Nervousness and awkwardness were the emotions I felt as I took my first steps into the Philani classroom of boys and girls ages 4-5. As I opened the classroom door, all eyes were on me. Looks of confusion and excitement sparkled through their eyes and in turn lit mine up. They sang, they danced, and they laughed while their teacher led them through their daily activities. The kids were anxious to come and see us and play, but they stay focused and did their activities. Then, in an instant the teacher left, leaving the three of us, Indigo, Aimee, and me, alone with about 20-25 kids. As soon as that door shut, and the teacher wasn’t in site, I was stormed by so many kids I couldn’t count.
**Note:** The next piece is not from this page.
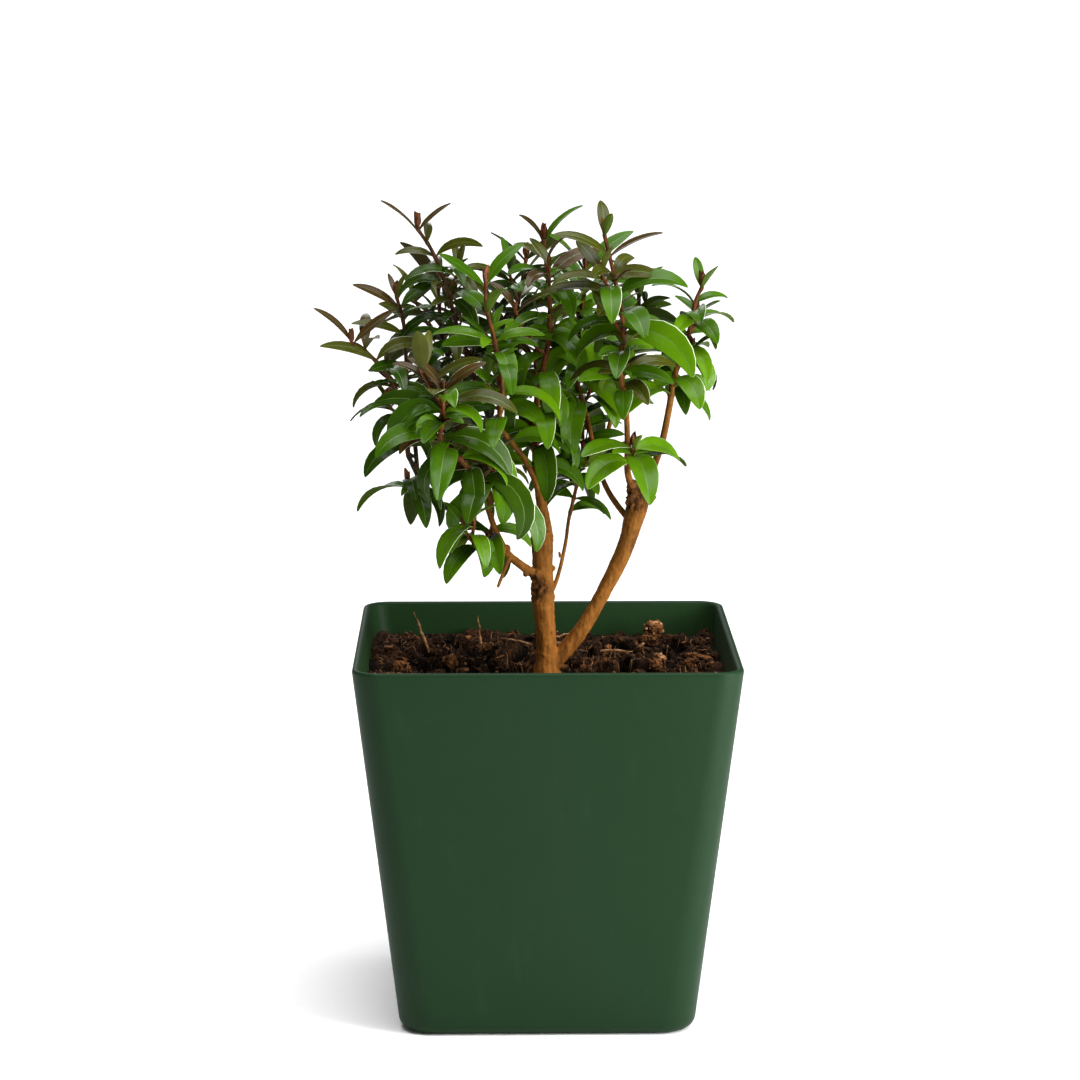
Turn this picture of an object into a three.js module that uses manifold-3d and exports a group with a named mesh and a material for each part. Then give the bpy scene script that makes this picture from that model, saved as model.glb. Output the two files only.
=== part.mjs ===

I lifted one little girl, bringing her to touch the ceiling, and soon I had to do the same to every other kid. From this moment on, I was under full attack. I found myself on the ground with kids climbing all over my body, laughing and aggressively wrestling. When our time in the classroom ran out we sadly left and waited outside with the big smiles on our faces. Luckily, soon recess was announced!!!
All the kids were let out to play. As I ran through the playground tickling kids, picking them up, pushing them on swings, helping them on the monkey bars, doing all the fun things you could think of, something caught my eye. One little boy was following me, grabbing onto my shirt. I turned and looked down at him, as soon as our eyes connected laughter burst out of his mouth and he jumped on me. I stood up, realizing that he had grabbed onto me. He managed to crawl all the way up my back, reached my shoulders and sat on them. From that moment on, I knew that this kid was going to be special to me. He took my hat and threw it on his head, even though it was ten sizes too big for him. He screamed with laughter, thinking that this was so funny. He yelled for me to run across the playground and then turn around and run back where we started. I spent the whole recess with him on my shoulders, running all over the place. I think I felt the happiest I have been in my whole life. We both smiled, laughed, and had so much fun together.
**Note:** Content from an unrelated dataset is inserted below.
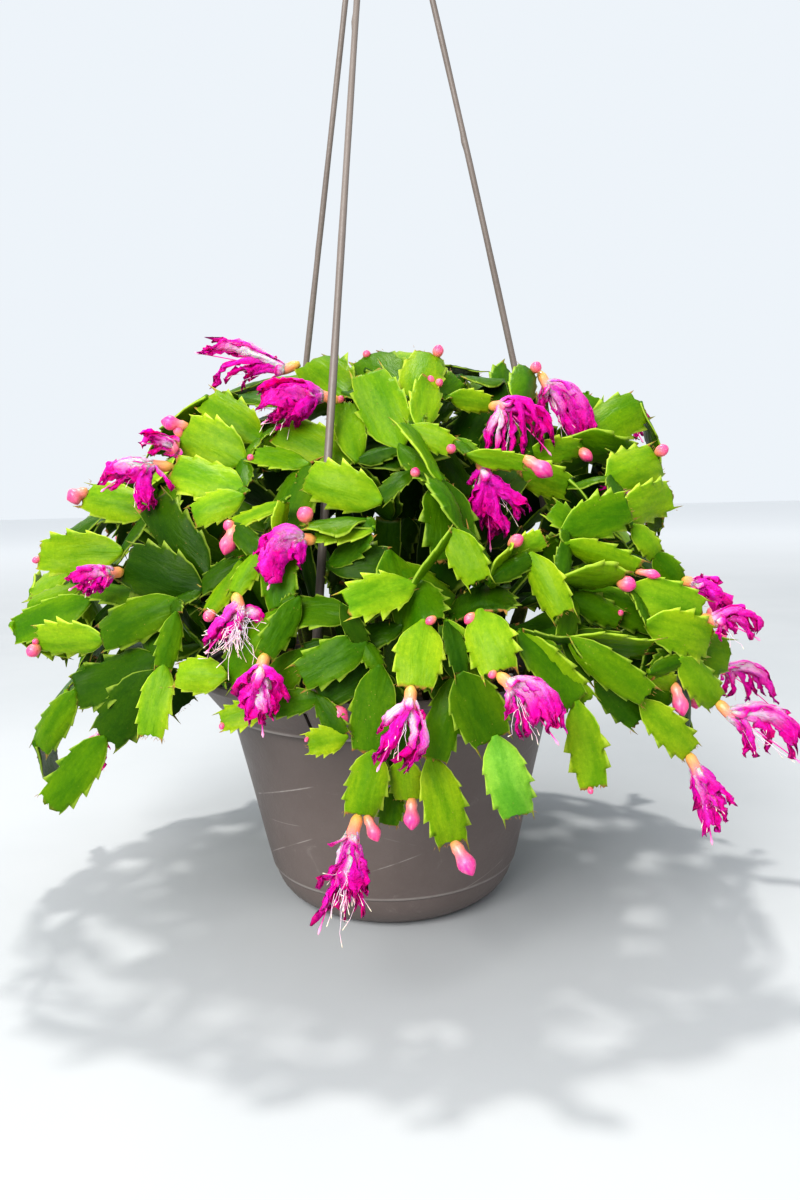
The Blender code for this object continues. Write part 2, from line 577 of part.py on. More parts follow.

Soon our time together came to an end. We took pictures and I taught him how to do the one and only, “shaka” with his hands. As I took him off my back he looked at me and gave me the biggest and tightest hug I’ve ever received. Then he walked away and at the last second turned around made eye contact with me and threw me a “shaka.” He then smiled and walked to his classroom. I will forever remember this moment, and this boy. I hope he does too.
Today I knew that I wanted to play with children. Luckily, I was one of the first to enthusiastically raise my hand and was picked to go hang out with the kids. Indigo, Brigg, and I went to the 3-4-year-old classroom. As soon as I walked through the dark green door I knew it would be like no classroom I would find back home. 25 sets of small eyes turned our way while still happily singing along to a song their teacher was guiding them through. Some exuberantly waved, while others continued to stare shyly. We sat behind them trying not to interrupt their lesson on numbers and colors but that, as we found out very quickly, wasn’t going to happen. First it started with a few of them giving us thumbs up and high fives but soon more and more began doing the same. After lunch, their teacher gave us some free time to play with them. In a matter of seconds Brigg, Indigo, and I were swarmed by the most genuinely happy kids I have ever met. I couldn’t stop myself from smiling. I never knew how happy it would make me to have two kids in my lap, three under my arms, two pulling at my hair, and one particularly excited little boy desperately trying to ram the other kids off my lap so that he could have all my attention to himself. I soon found out that taking a break if I got tired would be impossible. The whole time this was happening they spoke to me telling me new exciting things, or so I assume since I didn’t understand a word they said. This language barrier, though, wasn’t much of a hindrance at all. The smiles, waves, and gestures meant much more than any words ever could. You could really, and fully, feel the love and happiness radiating off them. They didn’t need to explain it with words; you just needed to be in their presence to feel it. I always thought that making them happy would be my biggest accomplishment of the visit but now I know that they are already happy. I didn’t give them happiness, they gave me happiness.